▶ [Task brief] Tell how many lines include the string "solid". Answer with a single number.

▶ [Entries shown]

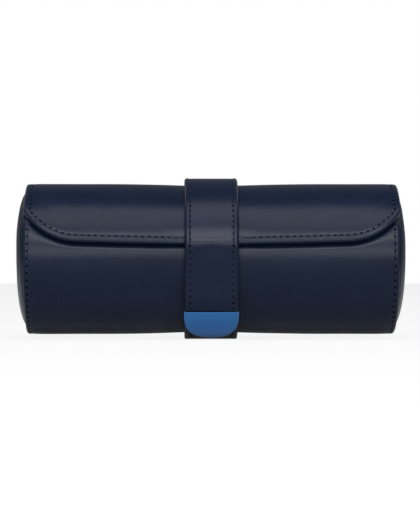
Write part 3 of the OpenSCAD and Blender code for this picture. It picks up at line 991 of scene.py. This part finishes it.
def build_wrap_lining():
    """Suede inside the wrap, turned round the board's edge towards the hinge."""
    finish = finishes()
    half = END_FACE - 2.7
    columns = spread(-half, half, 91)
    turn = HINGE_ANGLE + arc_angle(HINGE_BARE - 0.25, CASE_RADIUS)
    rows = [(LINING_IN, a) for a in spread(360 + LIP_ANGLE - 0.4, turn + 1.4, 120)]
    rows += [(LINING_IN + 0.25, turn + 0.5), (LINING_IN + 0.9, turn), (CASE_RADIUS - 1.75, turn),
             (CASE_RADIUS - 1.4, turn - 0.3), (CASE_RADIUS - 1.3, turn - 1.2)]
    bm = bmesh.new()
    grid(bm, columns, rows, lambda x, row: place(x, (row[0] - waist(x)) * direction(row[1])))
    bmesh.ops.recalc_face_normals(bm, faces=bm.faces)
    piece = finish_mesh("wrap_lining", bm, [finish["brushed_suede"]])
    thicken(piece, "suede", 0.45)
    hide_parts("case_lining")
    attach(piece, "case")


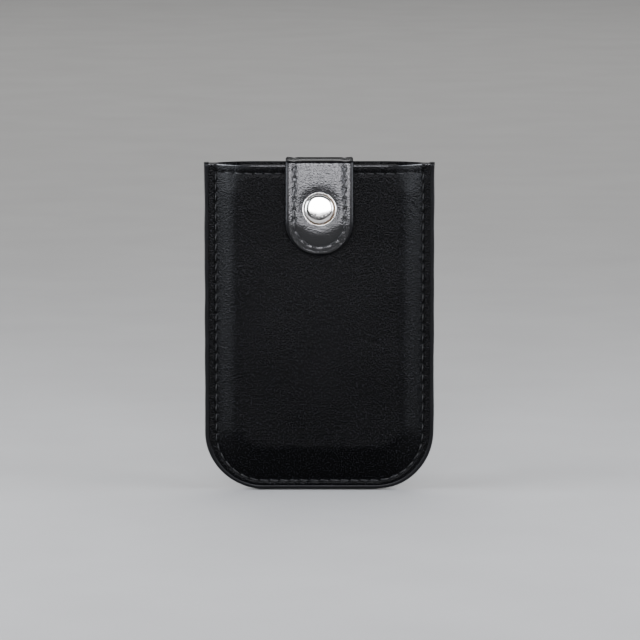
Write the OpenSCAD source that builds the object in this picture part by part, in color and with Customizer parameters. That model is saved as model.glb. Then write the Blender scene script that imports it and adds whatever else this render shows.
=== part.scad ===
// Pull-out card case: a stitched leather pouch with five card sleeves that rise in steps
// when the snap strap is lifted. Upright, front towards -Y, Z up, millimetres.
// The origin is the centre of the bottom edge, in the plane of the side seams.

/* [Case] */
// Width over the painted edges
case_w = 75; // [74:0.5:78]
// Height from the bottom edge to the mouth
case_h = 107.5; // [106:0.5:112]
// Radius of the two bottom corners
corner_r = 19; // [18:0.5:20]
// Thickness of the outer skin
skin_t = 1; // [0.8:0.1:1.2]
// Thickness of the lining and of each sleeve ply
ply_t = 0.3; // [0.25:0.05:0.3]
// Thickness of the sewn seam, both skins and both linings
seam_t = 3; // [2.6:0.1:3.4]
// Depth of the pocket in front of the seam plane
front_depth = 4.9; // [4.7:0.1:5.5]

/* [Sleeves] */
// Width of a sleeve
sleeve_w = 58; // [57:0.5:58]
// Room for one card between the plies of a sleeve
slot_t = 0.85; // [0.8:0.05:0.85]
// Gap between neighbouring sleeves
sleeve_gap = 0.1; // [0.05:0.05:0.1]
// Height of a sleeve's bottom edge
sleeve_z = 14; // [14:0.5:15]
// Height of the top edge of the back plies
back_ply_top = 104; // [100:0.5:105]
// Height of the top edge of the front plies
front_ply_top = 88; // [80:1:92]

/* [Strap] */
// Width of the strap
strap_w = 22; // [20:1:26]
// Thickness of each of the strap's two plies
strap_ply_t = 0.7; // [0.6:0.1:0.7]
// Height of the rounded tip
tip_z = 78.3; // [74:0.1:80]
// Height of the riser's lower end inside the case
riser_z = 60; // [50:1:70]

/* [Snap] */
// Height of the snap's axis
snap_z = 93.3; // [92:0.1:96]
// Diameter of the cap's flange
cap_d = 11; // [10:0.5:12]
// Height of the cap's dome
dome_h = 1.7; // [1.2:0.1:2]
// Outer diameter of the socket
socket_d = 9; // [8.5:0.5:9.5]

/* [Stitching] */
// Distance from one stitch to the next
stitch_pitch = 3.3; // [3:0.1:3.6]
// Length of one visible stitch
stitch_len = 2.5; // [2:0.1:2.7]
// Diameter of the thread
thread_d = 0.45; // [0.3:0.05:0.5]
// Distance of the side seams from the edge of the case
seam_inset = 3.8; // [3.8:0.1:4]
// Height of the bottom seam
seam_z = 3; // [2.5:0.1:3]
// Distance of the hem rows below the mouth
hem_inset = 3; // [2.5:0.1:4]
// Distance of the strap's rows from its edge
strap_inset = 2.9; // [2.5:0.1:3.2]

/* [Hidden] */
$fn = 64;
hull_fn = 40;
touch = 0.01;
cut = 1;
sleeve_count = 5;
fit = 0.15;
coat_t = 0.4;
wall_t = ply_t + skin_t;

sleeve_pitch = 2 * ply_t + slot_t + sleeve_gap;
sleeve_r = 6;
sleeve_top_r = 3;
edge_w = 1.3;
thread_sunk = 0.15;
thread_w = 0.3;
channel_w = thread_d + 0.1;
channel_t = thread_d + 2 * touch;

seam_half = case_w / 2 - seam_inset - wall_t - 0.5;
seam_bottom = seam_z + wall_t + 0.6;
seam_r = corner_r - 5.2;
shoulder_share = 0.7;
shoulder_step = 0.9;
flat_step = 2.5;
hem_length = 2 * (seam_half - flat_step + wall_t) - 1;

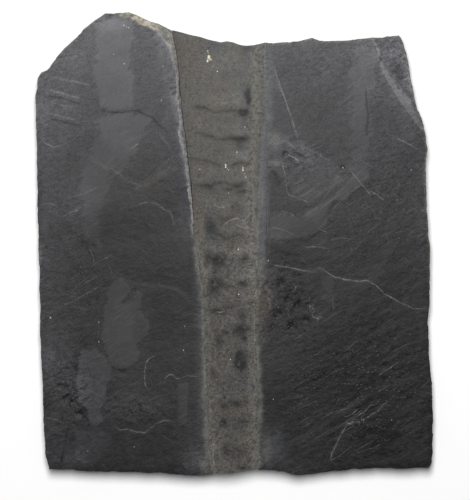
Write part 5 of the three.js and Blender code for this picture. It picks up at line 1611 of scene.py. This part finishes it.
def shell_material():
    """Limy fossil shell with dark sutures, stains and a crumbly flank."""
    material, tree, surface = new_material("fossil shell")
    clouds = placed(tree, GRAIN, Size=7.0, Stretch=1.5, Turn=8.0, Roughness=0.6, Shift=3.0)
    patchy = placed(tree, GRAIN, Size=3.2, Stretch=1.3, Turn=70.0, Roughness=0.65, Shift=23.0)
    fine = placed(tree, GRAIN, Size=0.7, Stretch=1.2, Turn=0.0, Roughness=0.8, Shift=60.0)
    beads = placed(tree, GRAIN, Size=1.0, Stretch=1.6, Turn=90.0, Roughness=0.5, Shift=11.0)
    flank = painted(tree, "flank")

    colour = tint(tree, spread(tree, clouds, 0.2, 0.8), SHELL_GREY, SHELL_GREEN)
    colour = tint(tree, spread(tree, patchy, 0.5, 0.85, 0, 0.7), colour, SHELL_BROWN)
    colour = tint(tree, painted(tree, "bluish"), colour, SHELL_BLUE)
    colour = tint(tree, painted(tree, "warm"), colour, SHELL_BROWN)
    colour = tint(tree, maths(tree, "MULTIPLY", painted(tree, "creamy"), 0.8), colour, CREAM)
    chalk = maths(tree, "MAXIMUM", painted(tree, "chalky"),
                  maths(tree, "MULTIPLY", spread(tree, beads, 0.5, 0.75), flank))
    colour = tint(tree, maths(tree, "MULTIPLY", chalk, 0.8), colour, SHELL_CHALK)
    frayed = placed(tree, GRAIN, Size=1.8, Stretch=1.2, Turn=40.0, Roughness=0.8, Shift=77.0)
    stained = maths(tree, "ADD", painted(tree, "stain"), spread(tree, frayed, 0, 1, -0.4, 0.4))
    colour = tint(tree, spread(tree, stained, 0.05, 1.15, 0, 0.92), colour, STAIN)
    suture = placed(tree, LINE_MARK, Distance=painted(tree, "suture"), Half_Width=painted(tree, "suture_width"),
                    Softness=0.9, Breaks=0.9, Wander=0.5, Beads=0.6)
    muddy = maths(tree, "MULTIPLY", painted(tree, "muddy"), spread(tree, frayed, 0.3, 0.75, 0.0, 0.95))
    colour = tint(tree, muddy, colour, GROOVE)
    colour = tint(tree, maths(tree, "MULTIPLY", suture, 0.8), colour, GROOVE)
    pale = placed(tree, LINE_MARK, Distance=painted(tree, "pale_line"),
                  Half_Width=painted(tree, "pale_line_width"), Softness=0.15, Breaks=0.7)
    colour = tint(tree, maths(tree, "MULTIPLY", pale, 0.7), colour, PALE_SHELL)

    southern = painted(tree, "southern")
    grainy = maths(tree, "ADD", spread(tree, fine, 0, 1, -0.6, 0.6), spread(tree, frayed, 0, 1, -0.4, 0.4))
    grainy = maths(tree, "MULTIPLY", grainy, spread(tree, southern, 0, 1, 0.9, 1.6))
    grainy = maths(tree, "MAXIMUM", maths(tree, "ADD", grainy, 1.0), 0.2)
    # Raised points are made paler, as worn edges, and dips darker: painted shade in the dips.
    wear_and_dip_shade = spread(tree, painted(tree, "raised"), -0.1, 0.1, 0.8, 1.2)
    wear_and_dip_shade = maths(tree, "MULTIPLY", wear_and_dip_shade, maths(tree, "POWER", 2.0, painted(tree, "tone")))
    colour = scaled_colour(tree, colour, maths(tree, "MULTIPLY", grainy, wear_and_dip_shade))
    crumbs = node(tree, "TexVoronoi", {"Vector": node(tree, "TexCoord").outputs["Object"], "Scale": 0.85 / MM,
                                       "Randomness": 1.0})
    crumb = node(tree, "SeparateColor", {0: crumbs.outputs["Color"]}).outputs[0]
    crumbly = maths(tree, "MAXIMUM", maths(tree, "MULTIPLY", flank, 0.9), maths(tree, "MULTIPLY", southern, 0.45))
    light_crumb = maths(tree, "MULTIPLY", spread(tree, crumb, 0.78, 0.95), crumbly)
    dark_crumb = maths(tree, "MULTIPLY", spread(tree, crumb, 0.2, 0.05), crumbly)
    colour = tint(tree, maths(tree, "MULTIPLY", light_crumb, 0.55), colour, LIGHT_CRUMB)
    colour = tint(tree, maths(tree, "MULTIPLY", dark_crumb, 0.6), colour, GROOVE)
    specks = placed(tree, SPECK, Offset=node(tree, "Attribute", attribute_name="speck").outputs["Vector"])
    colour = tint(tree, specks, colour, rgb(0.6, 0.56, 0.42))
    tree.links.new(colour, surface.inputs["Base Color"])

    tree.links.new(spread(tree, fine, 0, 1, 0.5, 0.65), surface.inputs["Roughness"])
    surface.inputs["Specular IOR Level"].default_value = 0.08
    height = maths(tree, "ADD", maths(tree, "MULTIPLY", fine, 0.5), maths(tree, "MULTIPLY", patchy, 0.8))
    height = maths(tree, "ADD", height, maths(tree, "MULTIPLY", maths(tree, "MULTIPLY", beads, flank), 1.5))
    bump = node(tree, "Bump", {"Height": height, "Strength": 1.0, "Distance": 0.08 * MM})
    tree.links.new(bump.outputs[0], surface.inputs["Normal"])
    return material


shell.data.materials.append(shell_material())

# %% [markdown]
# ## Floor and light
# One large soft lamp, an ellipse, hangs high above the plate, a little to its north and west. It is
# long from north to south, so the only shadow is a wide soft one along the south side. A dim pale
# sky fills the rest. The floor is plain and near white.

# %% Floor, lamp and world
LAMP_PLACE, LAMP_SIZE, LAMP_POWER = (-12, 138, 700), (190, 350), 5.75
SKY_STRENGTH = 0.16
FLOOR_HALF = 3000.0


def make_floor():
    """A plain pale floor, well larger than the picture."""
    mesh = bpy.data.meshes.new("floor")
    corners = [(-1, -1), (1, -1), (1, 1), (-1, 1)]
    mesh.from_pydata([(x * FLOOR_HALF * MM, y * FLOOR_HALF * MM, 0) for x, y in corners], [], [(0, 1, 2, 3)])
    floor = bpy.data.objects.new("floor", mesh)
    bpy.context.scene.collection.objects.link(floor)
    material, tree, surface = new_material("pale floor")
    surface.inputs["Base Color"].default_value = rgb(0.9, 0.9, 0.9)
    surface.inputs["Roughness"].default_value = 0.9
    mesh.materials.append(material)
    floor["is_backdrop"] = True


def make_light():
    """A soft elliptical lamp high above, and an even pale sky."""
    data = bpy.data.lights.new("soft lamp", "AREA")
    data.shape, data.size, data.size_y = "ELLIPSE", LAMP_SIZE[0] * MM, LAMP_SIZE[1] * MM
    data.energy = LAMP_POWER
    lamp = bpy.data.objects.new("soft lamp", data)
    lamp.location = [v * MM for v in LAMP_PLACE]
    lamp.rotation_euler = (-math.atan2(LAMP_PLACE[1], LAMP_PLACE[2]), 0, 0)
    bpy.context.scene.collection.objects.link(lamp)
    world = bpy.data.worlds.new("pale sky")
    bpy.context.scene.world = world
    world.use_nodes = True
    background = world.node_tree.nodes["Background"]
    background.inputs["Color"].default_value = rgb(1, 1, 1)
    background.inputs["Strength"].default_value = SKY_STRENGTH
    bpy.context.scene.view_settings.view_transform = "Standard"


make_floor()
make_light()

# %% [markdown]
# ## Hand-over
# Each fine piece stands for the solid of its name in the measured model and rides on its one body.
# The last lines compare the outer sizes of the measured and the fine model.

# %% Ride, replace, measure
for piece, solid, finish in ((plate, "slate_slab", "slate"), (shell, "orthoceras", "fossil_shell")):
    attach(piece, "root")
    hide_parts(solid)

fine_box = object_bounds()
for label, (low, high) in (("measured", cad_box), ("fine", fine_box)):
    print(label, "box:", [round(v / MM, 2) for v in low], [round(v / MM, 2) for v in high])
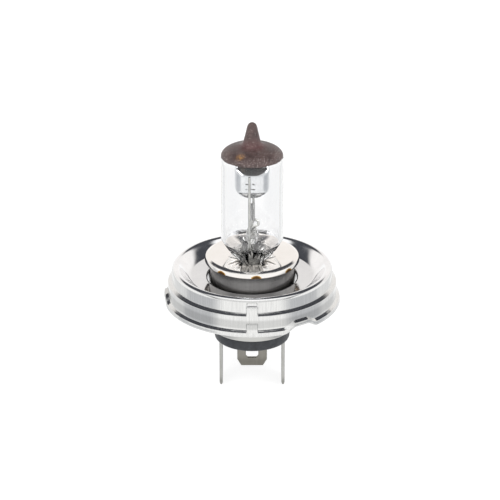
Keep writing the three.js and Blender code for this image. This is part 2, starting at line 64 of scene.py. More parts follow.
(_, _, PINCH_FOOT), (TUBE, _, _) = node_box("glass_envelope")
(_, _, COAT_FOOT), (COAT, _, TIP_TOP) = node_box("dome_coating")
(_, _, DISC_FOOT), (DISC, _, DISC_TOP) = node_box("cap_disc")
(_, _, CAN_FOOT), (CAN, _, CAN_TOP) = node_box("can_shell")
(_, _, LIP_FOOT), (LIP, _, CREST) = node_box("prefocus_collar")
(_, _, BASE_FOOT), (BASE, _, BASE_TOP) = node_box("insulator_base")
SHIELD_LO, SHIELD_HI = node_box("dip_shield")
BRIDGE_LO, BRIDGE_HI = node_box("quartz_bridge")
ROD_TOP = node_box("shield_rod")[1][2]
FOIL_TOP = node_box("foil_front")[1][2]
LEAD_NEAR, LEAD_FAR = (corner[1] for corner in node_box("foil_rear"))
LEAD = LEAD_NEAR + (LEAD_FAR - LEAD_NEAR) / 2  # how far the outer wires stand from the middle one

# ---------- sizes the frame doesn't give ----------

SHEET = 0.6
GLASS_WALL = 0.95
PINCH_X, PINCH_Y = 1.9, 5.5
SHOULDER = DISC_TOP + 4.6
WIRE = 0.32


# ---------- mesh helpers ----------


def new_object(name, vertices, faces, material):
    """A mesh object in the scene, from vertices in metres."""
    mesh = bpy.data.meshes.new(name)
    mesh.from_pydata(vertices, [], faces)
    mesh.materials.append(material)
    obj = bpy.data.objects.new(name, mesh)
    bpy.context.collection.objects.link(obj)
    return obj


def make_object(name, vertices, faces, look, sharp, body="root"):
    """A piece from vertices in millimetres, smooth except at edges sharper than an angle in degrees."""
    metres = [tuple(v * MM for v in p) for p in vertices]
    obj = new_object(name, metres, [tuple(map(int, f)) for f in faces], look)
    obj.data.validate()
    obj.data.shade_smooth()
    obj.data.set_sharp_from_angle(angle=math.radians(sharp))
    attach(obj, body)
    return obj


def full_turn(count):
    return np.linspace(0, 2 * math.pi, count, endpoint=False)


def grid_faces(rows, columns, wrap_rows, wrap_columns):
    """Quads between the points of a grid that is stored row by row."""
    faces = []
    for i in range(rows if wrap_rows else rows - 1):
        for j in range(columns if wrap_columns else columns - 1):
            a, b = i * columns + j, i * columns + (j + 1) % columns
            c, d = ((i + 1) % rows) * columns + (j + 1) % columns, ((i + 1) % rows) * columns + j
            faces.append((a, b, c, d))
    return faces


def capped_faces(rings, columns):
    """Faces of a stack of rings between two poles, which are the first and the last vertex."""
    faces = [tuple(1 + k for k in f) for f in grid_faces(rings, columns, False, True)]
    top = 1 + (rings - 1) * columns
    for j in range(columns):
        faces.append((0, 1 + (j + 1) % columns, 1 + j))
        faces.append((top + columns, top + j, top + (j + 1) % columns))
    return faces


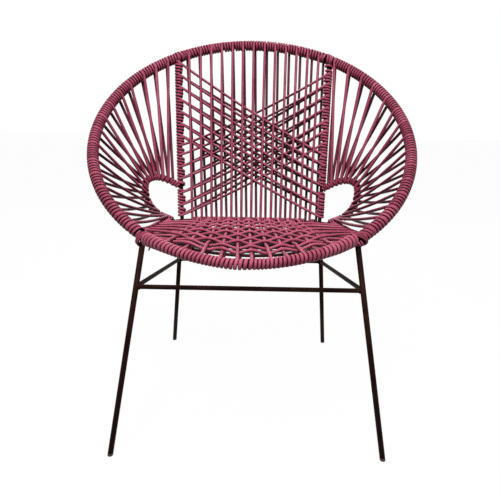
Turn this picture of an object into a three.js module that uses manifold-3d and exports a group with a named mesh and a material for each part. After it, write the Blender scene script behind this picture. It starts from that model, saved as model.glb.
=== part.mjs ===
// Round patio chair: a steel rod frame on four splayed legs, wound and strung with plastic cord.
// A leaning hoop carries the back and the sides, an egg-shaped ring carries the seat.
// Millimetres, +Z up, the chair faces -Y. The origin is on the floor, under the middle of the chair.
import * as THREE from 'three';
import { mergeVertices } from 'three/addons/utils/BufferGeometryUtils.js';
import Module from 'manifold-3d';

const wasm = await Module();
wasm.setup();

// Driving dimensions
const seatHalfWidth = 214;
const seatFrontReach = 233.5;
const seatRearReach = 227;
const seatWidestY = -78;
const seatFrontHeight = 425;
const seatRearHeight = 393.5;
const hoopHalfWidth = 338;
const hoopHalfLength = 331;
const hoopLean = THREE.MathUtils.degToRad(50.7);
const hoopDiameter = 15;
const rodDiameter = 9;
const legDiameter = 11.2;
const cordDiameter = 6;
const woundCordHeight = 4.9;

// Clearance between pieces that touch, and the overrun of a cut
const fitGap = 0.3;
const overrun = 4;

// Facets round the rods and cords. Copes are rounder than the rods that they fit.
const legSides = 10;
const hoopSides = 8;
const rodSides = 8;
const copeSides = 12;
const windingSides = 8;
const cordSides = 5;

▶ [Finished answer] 3